What this task involves. Can the data below be echoed back word for word?

Dataset excerpt.
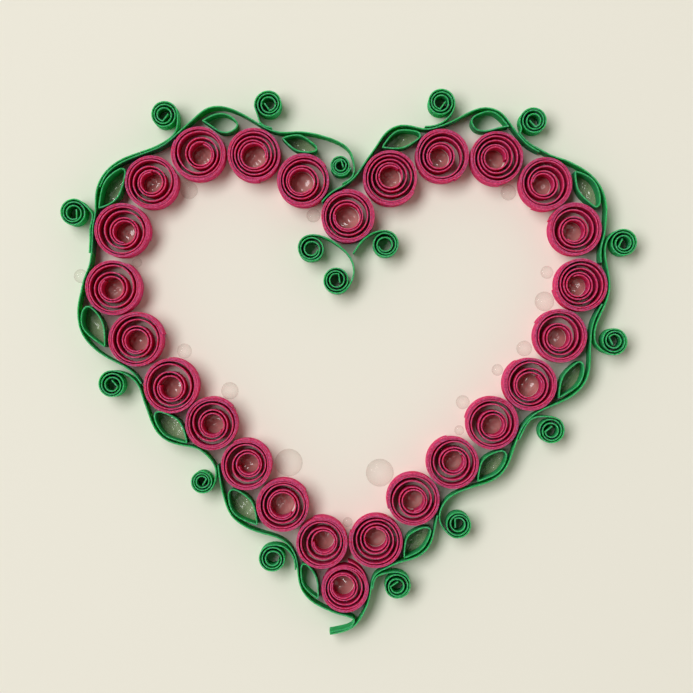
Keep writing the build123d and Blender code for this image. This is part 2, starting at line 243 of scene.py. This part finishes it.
def mottled(tree, place, size, detail, middle_range, dark, light):
    """A dye that wanders between a dark and a light colour, over clouds of a real size."""
    clouds = add(tree, "ShaderNodeTexNoise", {"Scale": 1 / size, "Detail": detail}, {"Vector": place})
    spread = add(tree, "ShaderNodeMapRange", middle_range, {"Value": clouds.outputs["Fac"]})
    mix = add(tree, "ShaderNodeMix", {MIX_A: colour(dark), MIX_B: colour(light)},
              {0: spread.outputs[0]}, data_type="RGBA")
    return mix.outputs[MIX_RESULT]


print("clouds a metre:", round(1 / fibre_cloud), "in the face,", round(1 / edge_fuzz), "in the edge")

# %% [markdown]
# ## Paper
# Quilling paper is plain uncoated wood pulp paper, about 120 grams a square metre, dyed in the pulp
# and slit by rotary knives. Its faces are matt with a faint mottle of fibres. The slit edge is rough,
# takes the light unevenly and looks a little different from the face, so the material reads where the
# edge is from an attribute that every strip carries.
# Paper as thin as this also lets light through, in its own colour, so that the turns glow into the
# gaps between them. A translucent sheet could show that, but these strips are solid and closed, so
# subsurface scattering carries the light through them.

# %% Paper
fibre_relief = 0.012 * MM
glow_depth = 0.7 * MM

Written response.
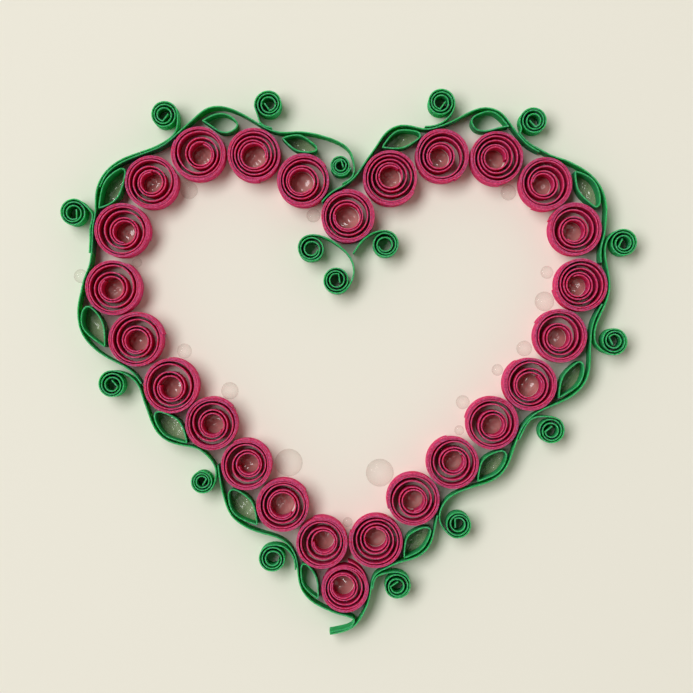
Keep writing the build123d and Blender code for this image. This is part 2, starting at line 243 of scene.py. This part finishes it.
def mottled(tree, place, size, detail, middle_range, dark, light):
    """A dye that wanders between a dark and a light colour, over clouds of a real size."""
    clouds = add(tree, "ShaderNodeTexNoise", {"Scale": 1 / size, "Detail": detail}, {"Vector": place})
    spread = add(tree, "ShaderNodeMapRange", middle_range, {"Value": clouds.outputs["Fac"]})
    mix = add(tree, "ShaderNodeMix", {MIX_A: colour(dark), MIX_B: colour(light)},
              {0: spread.outputs[0]}, data_type="RGBA")
    return mix.outputs[MIX_RESULT]


print("clouds a metre:", round(1 / fibre_cloud), "in the face,", round(1 / edge_fuzz), "in the edge")

# %% [markdown]
# ## Paper
# Quilling paper is plain uncoated wood pulp paper, about 120 grams a square metre, dyed in the pulp
# and slit by rotary knives. Its faces are matt with a faint mottle of fibres. The slit edge is rough,
# takes the light unevenly and looks a little different from the face, so the material reads where the
# edge is from an attribute that every strip carries.
# Paper as thin as this also lets light through, in its own colour, so that the turns glow into the
# gaps between them. A translucent sheet could show that, but these strips are solid and closed, so
# subsurface scattering carries the light through them.

# %% Paper
fibre_relief = 0.012 * MM
glow_depth = 0.7 * MM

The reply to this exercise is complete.